- **Aim**:
Transcribe only the lines of the listing below from the one holding "obj.matrix_world = world" through the one holding "imported = [obj", inclusive, without any change.

- **Data block**:
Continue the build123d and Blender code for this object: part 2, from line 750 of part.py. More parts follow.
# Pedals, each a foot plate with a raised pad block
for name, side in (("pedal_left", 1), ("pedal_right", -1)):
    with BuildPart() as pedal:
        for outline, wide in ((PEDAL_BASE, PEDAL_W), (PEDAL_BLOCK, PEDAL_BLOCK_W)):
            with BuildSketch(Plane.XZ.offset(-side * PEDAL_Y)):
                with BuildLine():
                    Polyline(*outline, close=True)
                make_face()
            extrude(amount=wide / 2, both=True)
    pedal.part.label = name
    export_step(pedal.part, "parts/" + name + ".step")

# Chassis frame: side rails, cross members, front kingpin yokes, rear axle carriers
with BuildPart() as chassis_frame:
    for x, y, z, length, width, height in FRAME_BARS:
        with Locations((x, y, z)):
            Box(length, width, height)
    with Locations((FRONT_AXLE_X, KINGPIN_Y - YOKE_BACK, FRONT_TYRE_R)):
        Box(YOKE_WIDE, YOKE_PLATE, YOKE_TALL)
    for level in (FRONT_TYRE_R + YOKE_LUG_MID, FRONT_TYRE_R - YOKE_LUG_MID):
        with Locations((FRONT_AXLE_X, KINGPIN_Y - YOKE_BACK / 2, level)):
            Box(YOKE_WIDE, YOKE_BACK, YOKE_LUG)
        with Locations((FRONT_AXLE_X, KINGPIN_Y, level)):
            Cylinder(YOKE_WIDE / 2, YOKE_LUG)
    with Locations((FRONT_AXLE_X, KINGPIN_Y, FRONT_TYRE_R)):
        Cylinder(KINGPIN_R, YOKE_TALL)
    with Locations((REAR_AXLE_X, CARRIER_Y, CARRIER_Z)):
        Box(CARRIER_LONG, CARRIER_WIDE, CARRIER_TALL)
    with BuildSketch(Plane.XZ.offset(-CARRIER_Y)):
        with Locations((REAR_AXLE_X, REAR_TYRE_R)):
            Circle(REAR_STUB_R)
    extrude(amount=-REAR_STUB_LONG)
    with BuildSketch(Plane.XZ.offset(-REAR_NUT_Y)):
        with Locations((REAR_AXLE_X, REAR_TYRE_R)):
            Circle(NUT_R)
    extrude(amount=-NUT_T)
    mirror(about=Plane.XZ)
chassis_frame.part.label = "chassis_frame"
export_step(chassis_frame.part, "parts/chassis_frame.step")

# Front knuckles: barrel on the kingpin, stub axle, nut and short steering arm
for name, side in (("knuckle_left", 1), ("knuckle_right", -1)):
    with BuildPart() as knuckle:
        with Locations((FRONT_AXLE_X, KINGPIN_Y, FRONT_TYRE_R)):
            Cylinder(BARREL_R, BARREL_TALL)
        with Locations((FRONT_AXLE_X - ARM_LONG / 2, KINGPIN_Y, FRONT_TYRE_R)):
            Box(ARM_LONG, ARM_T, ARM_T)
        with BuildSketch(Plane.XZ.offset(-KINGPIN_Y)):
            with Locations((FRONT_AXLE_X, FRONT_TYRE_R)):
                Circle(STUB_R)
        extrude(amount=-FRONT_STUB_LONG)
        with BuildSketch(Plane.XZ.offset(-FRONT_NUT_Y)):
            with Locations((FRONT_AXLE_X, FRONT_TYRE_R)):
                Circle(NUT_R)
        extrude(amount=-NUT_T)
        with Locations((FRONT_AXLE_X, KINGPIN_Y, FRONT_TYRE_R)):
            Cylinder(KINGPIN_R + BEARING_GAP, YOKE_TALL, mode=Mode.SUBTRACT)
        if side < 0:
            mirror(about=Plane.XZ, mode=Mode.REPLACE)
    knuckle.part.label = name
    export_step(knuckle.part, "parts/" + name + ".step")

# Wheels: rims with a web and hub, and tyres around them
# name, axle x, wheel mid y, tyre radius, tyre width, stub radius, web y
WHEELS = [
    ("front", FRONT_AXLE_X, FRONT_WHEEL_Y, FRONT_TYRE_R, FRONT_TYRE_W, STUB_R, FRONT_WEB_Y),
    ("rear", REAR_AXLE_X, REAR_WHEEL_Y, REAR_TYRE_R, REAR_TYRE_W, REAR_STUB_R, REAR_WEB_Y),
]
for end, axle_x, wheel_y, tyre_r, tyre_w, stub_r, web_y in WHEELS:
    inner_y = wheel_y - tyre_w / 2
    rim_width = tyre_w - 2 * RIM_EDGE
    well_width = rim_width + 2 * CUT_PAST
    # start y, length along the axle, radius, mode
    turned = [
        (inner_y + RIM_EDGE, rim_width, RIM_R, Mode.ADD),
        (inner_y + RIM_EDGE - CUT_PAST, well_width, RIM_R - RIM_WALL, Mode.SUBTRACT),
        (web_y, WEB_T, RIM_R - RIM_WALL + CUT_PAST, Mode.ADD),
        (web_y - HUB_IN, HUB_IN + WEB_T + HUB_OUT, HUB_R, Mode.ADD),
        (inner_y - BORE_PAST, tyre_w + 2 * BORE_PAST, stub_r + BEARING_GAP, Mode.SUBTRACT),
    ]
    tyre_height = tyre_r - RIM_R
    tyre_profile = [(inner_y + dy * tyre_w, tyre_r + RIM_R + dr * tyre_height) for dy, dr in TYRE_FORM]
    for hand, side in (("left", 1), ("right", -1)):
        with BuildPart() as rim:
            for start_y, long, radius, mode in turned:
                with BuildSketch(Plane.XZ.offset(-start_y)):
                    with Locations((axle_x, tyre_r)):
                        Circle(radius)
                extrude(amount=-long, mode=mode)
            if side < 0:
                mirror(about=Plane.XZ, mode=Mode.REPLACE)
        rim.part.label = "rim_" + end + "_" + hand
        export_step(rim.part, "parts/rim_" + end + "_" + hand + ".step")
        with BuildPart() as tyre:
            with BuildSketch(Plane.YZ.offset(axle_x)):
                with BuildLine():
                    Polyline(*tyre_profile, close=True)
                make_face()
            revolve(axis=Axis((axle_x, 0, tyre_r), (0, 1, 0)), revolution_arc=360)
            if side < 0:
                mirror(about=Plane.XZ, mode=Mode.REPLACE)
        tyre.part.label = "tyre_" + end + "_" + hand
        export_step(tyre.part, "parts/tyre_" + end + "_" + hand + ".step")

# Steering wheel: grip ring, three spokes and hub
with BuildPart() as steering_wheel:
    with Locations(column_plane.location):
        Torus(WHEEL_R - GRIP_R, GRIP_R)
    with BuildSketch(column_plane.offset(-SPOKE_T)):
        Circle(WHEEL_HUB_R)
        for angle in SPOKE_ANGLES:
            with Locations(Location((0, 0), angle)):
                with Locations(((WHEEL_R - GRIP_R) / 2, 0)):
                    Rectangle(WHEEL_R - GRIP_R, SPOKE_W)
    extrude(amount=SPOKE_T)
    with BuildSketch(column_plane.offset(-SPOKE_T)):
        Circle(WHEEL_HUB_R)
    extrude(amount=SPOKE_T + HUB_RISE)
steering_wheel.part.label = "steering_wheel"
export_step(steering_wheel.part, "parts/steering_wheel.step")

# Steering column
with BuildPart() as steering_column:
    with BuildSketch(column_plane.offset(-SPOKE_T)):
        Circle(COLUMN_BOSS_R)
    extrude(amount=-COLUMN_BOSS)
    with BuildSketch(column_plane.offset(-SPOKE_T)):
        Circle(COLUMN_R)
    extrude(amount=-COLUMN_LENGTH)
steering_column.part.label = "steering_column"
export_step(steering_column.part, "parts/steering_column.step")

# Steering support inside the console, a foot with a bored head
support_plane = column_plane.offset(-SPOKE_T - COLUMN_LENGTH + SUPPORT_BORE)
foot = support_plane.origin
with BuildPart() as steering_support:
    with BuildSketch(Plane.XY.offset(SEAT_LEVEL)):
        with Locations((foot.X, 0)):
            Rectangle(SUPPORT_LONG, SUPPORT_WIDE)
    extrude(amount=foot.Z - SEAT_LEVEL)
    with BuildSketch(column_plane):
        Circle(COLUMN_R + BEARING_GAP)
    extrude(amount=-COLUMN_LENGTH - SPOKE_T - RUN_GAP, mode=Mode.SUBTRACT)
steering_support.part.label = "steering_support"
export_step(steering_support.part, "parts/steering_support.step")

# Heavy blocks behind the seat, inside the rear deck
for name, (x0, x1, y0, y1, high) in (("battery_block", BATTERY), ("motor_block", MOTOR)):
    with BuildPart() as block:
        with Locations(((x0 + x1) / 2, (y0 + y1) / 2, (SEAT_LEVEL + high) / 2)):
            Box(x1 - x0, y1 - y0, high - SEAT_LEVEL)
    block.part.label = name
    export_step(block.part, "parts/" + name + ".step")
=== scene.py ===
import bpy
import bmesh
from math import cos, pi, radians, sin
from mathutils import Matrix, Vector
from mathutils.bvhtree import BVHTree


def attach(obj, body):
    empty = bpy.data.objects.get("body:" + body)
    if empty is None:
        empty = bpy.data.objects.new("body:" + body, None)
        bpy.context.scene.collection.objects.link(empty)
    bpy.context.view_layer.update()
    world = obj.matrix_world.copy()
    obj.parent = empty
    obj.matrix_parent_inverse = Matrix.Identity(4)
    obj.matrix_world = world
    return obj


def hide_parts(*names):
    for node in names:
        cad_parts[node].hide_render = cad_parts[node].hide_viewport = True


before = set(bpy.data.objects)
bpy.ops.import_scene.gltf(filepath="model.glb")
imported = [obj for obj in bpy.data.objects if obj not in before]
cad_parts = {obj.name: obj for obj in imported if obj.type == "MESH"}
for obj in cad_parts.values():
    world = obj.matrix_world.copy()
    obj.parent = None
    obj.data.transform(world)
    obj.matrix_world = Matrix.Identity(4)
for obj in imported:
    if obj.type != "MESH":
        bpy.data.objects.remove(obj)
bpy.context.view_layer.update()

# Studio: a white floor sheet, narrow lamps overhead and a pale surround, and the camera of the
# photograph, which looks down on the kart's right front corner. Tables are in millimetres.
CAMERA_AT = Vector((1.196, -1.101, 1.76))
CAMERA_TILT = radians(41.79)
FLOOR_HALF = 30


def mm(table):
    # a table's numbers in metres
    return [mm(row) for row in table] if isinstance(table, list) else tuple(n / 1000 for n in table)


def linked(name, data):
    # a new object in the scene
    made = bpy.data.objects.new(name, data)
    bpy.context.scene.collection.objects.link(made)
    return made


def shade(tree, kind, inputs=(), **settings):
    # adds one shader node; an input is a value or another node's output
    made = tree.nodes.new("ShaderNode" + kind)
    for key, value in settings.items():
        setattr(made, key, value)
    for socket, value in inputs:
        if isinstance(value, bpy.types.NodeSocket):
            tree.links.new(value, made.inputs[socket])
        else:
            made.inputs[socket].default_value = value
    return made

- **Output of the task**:
    obj.matrix_world = world
    return obj


def hide_parts(*names):
    for node in names:
        cad_parts[node].hide_render = cad_parts[node].hide_viewport = True


before = set(bpy.data.objects)
bpy.ops.import_scene.gltf(filepath="model.glb")
imported = [obj for obj in bpy.data.objects if obj not in before]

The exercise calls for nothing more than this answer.